PROMPT
Set down every record once more, exactly as given.

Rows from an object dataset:
# # #
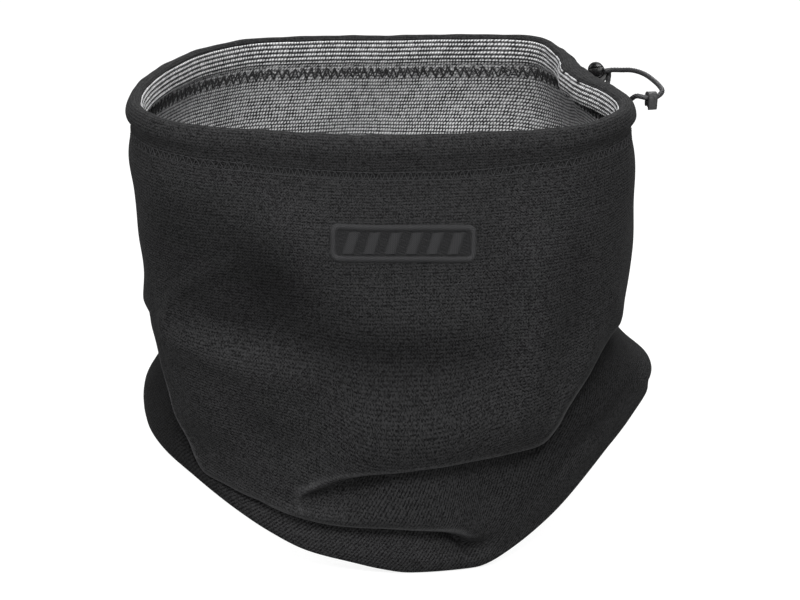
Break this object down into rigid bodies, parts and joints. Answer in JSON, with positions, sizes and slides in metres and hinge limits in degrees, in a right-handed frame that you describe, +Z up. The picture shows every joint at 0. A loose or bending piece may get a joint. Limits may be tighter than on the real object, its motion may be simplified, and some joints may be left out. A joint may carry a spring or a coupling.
{
  "type": "neck gaiter",
  "caption": "Slouched tube scarf for neck and face: black knit shell, grey knit lining, stitched drawcord hem with cord lock, cord-end clip and embroidered badge.",
  "frame": {"origin": "centre of the object's footprint on the resting plane, cord loop included", "axes": "+Z up through the neck opening, -Y towards the wearer's front (badge side), +X towards the side with the cord lock"},
  "size_m": [0.2058, 0.1654, 0.1706],
  "materials": {
    "shell_knit": "fine black knit, matt",
    "lining_knit": "grey and white heather knit, matt",
    "thread": "charcoal sewing thread",
    "elastic_cord": "braided charcoal elastic",
    "black_plastic": "moulded, semi-gloss",
    "spring_steel": "bare wire",
    "embroidery": "grey satin-stitch thread"
  },
  "bodies": {
    "gaiter": {"outer_shell": "shell_knit", "inner_lining": "lining_knit", "channel_stitch_outer": "thread", "channel_stitch_inner": "thread", "drawcord": "elastic_cord", "cord_end_clip": "black_plastic", "embroidered_badge": "embroidery"},
    "cord_lock": {"cord_lock_barrel": "black_plastic", "cord_lock_spring": "spring_steel"},
    "lock_button": {"cord_lock_button": "black_plastic"}
  },
  "joints": [
    {"name": "cord_lock_slide", "type": "slide", "parent": "gaiter", "child": "cord_lock", "axis": [0.9795, -0.132, 0.1523], "range_m": [0, 0.008], "deforming": ["drawcord"]},
    {"name": "lock_button_press", "type": "slide", "parent": "cord_lock", "child": "lock_button", "axis": [0.1841, 0.8929, -0.4108], "range_m": [0, 0.0014], "stiffness_N_per_m": 400, "springref_m": -0.001, "deforming": ["cord_lock_spring"]}
  ]
}
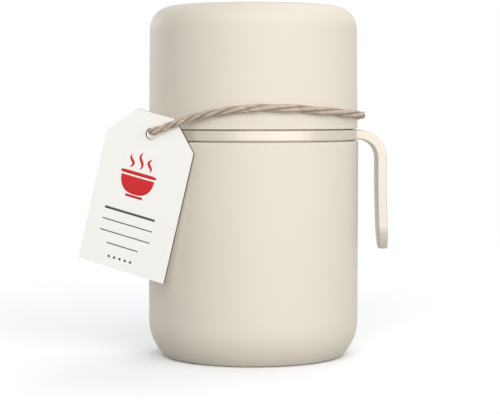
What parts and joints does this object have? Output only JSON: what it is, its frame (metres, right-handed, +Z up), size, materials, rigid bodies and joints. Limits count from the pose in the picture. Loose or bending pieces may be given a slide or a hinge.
# # #
ANSWER FOR THIS EXERCISE
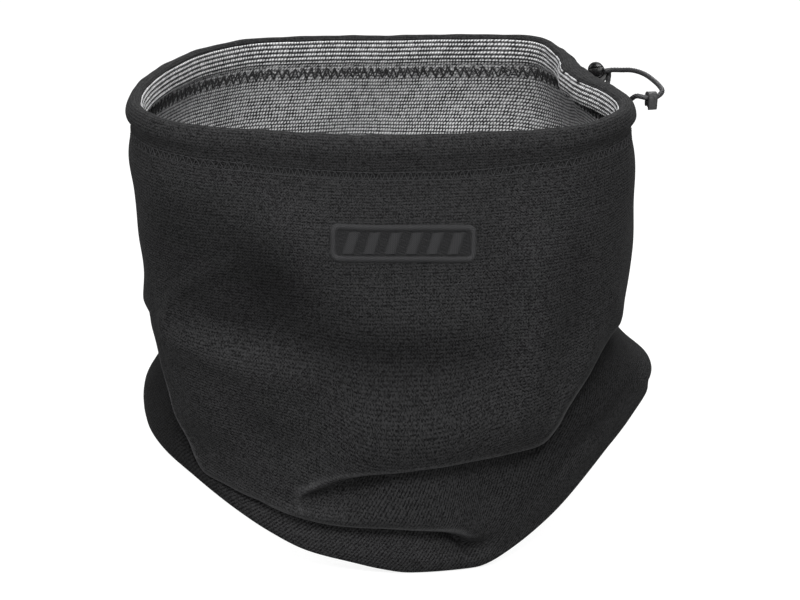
Break this object down into rigid bodies, parts and joints. Answer in JSON, with positions, sizes and slides in metres and hinge limits in degrees, in a right-handed frame that you describe, +Z up. The picture shows every joint at 0. A loose or bending piece may get a joint. Limits may be tighter than on the real object, its motion may be simplified, and some joints may be left out. A joint may carry a spring or a coupling.
{
  "type": "neck gaiter",
  "caption": "Slouched tube scarf for neck and face: black knit shell, grey knit lining, stitched drawcord hem with cord lock, cord-end clip and embroidered badge.",
  "frame": {"origin": "centre of the object's footprint on the resting plane, cord loop included", "axes": "+Z up through the neck opening, -Y towards the wearer's front (badge side), +X towards the side with the cord lock"},
  "size_m": [0.2058, 0.1654, 0.1706],
  "materials": {
    "shell_knit": "fine black knit, matt",
    "lining_knit": "grey and white heather knit, matt",
    "thread": "charcoal sewing thread",
    "elastic_cord": "braided charcoal elastic",
    "black_plastic": "moulded, semi-gloss",
    "spring_steel": "bare wire",
    "embroidery": "grey satin-stitch thread"
  },
  "bodies": {
    "gaiter": {"outer_shell": "shell_knit", "inner_lining": "lining_knit", "channel_stitch_outer": "thread", "channel_stitch_inner": "thread", "drawcord": "elastic_cord", "cord_end_clip": "black_plastic", "embroidered_badge": "embroidery"},
    "cord_lock": {"cord_lock_barrel": "black_plastic", "cord_lock_spring": "spring_steel"},
    "lock_button": {"cord_lock_button": "black_plastic"}
  },
  "joints": [
    {"name": "cord_lock_slide", "type": "slide", "parent": "gaiter", "child": "cord_lock", "axis": [0.9795, -0.132, 0.1523], "range_m": [0, 0.008], "deforming": ["drawcord"]},
    {"name": "lock_button_press", "type": "slide", "parent": "cord_lock", "child": "lock_button", "axis": [0.1841, 0.8929, -0.4108], "range_m": [0, 0.0014], "stiffness_N_per_m": 400, "springref_m": -0.001, "deforming": ["cord_lock_spring"]}
  ]
}
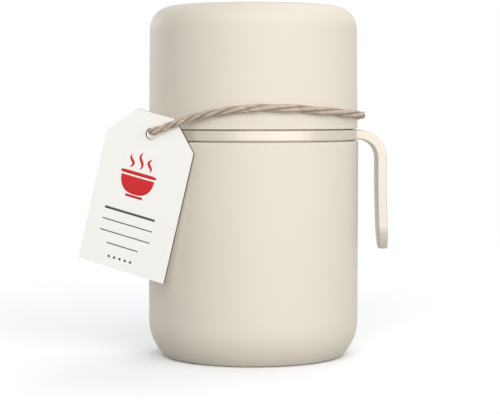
What parts and joints does this object have? Output only JSON: what it is, its frame (metres, right-handed, +Z up), size, materials, rigid bodies and joints. Limits count from the pose in the picture. Loose or bending pieces may be given a slide or a hinge.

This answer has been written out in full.